An unsupervised spatiotemporal fusion network augmented with random mask and time-relative information modulation for anomaly detection of machines with multiple measuring points

In industrial environments, individual sensor is easily affected by background noise, etc. In order to improve the reliability of anomaly detections, sensors are arranged at multiple measuring points to collect monitoring data of machines. However, under the coupling of vibration responses of multiple components of machines, the complex nonlinear relationship between monitoring data of multiple measuring points makes it difficult to achieve the best feature extraction and fusion effect, which reduces the accuracy of anomaly detection.
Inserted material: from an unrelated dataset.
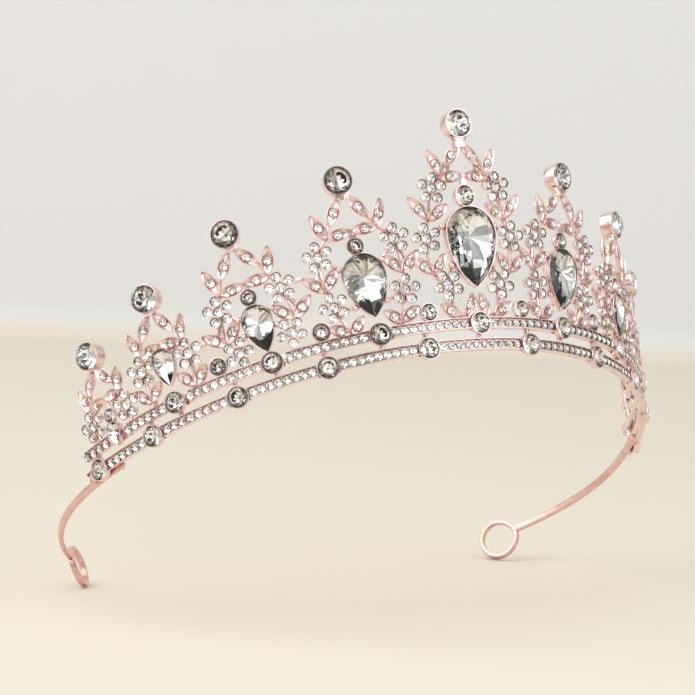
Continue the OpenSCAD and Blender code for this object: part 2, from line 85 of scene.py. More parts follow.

To solve this problem, an unsupervised spatiotemporal fusion network augmented with random mask and time-relative information modulation is proposed. Firstly, we creatively propose random mask and modulated signal generation method based on mask index to learn the dependence of waveform and time dimension and achieve temporal dimension fusion of signals. Based on end-to-end training, modulated signals are also more conducive to spatial fusion. Then, to fully exploit the correlation between monitoring data of multiple measuring points and obtain the best spatial dimension fusion effect, a multi-head graph neural network based on self-attention weight matrix is carried out. Finally, we use transformer encoder to reconstruct the signal of each measuring point and obtain reconstruction error. Based on exponentially weighted moving average, anomaly detection threshold is obtained. Two anomaly detection experiments are conducted, and accuracy of 99.78%, 99% are achieved.